## begin RECORDS FOR THE TASK

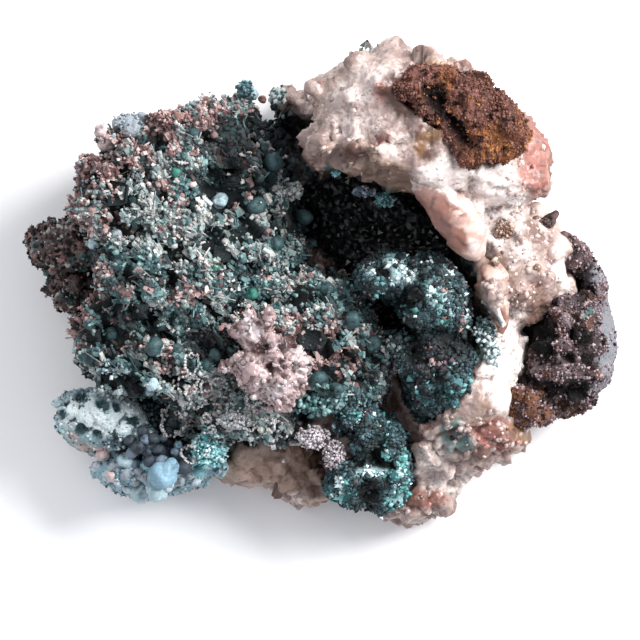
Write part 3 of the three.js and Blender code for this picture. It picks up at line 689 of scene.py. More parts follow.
def makeWaxy(name, look, seed):
    # broad leaning faces and soft waves on a lump
    piece = lumpAlong(name, look["path"], look["radii"], 0.5, look["flatten"])
    p = pointsOf(piece)
    faces = facets(p + 0.6 * waves(p, 3, seed)[:, None], 4.2, seed)
    swell(piece, look["face"] * faces * 1.8 + look["rough"] * fractal(p, 3.4, 3, seed + 1))
    putPatches(piece, p, look, ("white", "rust"), push=1.0, seed=seed)
    putMask(piece, "shadeAndMottle", 0.7 * smooth(0.2, 0.8, waves(p, 3, seed + 3)))
    shades = {**waxyLook, "base": look["tones"][0], "second": look["tones"][1]}
    settle(piece, mineral(name, shades), "calcite")
    return piece


# Dark lumps that close the gaps between the masses, low down, and two brown spikes at the right edge:
# path, radii, slot and tone of each. The two near-black lumps by the goethite mass are painted shade in
# its gaps; the one by the lobe is dark slate
fillings = {
    "fillingHorn": ([(51.5, 5, 6), (52.4, 1.5, 6), (52.6, -2.5, 6)], [3.0, 3.6, 3.0], "grey_goethite",
                    "#2c2220"),
    "fillingHollow": ([(44, -3, 7), (45.5, -9, 8), (46, -16, 7)], [4.2, 4.6, 4.2], "grey_goethite",
                      "#2c2220"),
    "fillingLobe": ([(-39, -25, 8), (-33, -26, 10), (-28, -27, 10)], [4.0, 4.8, 4.0], "chrysocolla",
                    "#222a2e"),
    "goethiteThorn": ([(44.8, 10.6, 17), (46.4, 12.6, 18), (47.9, 14.2, 18.6)], [1.8, 1.3, 0.6],
                      "grey_goethite", "#665250"),
    "goethiteHorn": ([(53, 5.4, 12), (51, 7.4, 15), (49.6, 9.6, 16)], [2.2, 1.9, 1.0], "grey_goethite",
                     "#665250"),
}
fillingLook = {"second": "#161110", "mottle": 1.6, "speckle": 0.4, "grain": 0.6, "grit": 0.3,
               "bump": 0.7, "roughness": 0.9, "ior": 1.5, "specular": 0.2}


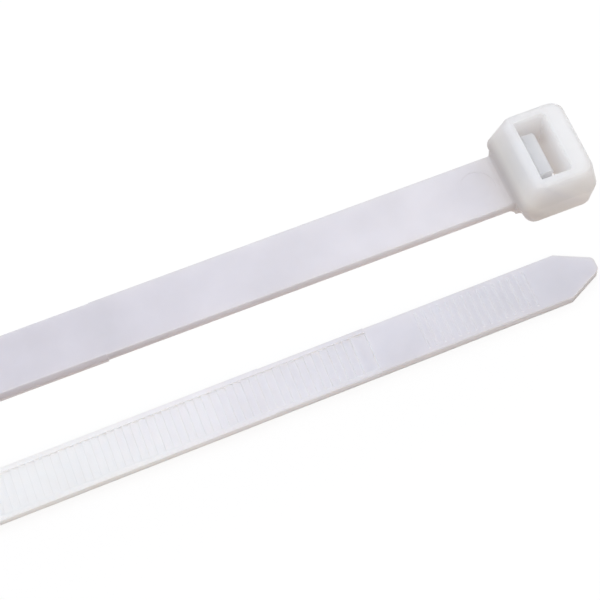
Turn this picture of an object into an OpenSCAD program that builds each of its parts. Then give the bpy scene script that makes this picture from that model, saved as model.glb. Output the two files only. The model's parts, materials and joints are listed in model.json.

## end RECORDS FOR THE TASK

## REQUEST
Exactly as written, please output every entry.

## THE RESULT
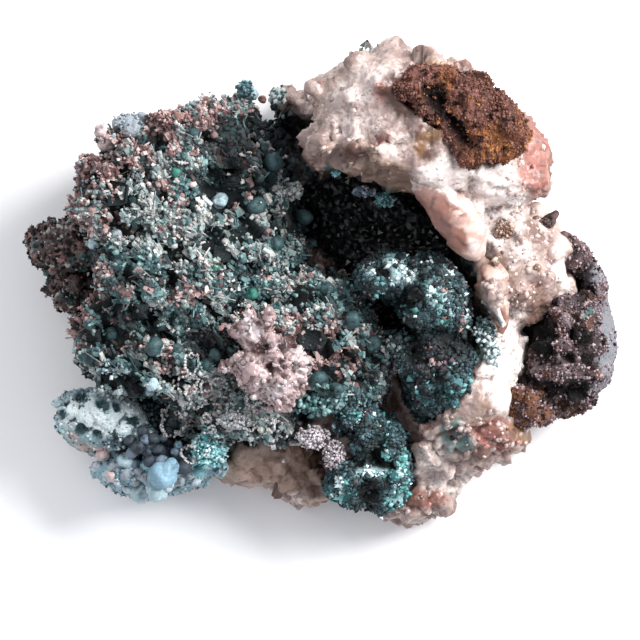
Write part 3 of the three.js and Blender code for this picture. It picks up at line 689 of scene.py. More parts follow.
def makeWaxy(name, look, seed):
    # broad leaning faces and soft waves on a lump
    piece = lumpAlong(name, look["path"], look["radii"], 0.5, look["flatten"])
    p = pointsOf(piece)
    faces = facets(p + 0.6 * waves(p, 3, seed)[:, None], 4.2, seed)
    swell(piece, look["face"] * faces * 1.8 + look["rough"] * fractal(p, 3.4, 3, seed + 1))
    putPatches(piece, p, look, ("white", "rust"), push=1.0, seed=seed)
    putMask(piece, "shadeAndMottle", 0.7 * smooth(0.2, 0.8, waves(p, 3, seed + 3)))
    shades = {**waxyLook, "base": look["tones"][0], "second": look["tones"][1]}
    settle(piece, mineral(name, shades), "calcite")
    return piece


# Dark lumps that close the gaps between the masses, low down, and two brown spikes at the right edge:
# path, radii, slot and tone of each. The two near-black lumps by the goethite mass are painted shade in
# its gaps; the one by the lobe is dark slate
fillings = {
    "fillingHorn": ([(51.5, 5, 6), (52.4, 1.5, 6), (52.6, -2.5, 6)], [3.0, 3.6, 3.0], "grey_goethite",
                    "#2c2220"),
    "fillingHollow": ([(44, -3, 7), (45.5, -9, 8), (46, -16, 7)], [4.2, 4.6, 4.2], "grey_goethite",
                      "#2c2220"),
    "fillingLobe": ([(-39, -25, 8), (-33, -26, 10), (-28, -27, 10)], [4.0, 4.8, 4.0], "chrysocolla",
                    "#222a2e"),
    "goethiteThorn": ([(44.8, 10.6, 17), (46.4, 12.6, 18), (47.9, 14.2, 18.6)], [1.8, 1.3, 0.6],
                      "grey_goethite", "#665250"),
    "goethiteHorn": ([(53, 5.4, 12), (51, 7.4, 15), (49.6, 9.6, 16)], [2.2, 1.9, 1.0], "grey_goethite",
                     "#665250"),
}
fillingLook = {"second": "#161110", "mottle": 1.6, "speckle": 0.4, "grain": 0.6, "grit": 0.3,
               "bump": 0.7, "roughness": 0.9, "ior": 1.5, "specular": 0.2}


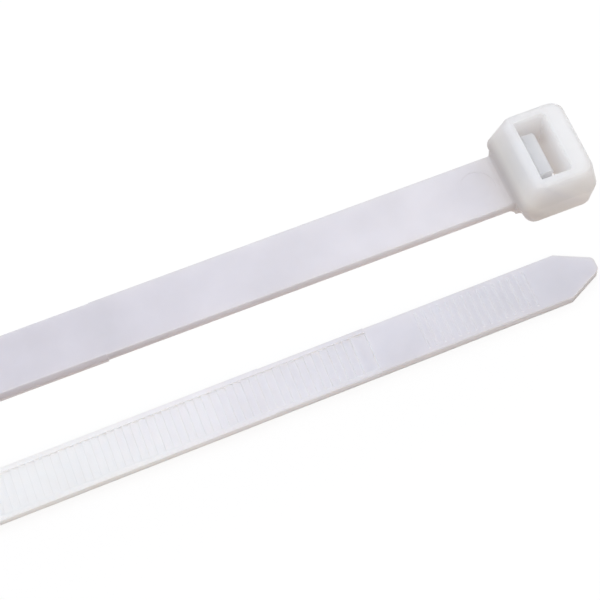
Turn this picture of an object into an OpenSCAD program that builds each of its parts. Then give the bpy scene script that makes this picture from that model, saved as model.glb. Output the two files only. The model's parts, materials and joints are listed in model.json.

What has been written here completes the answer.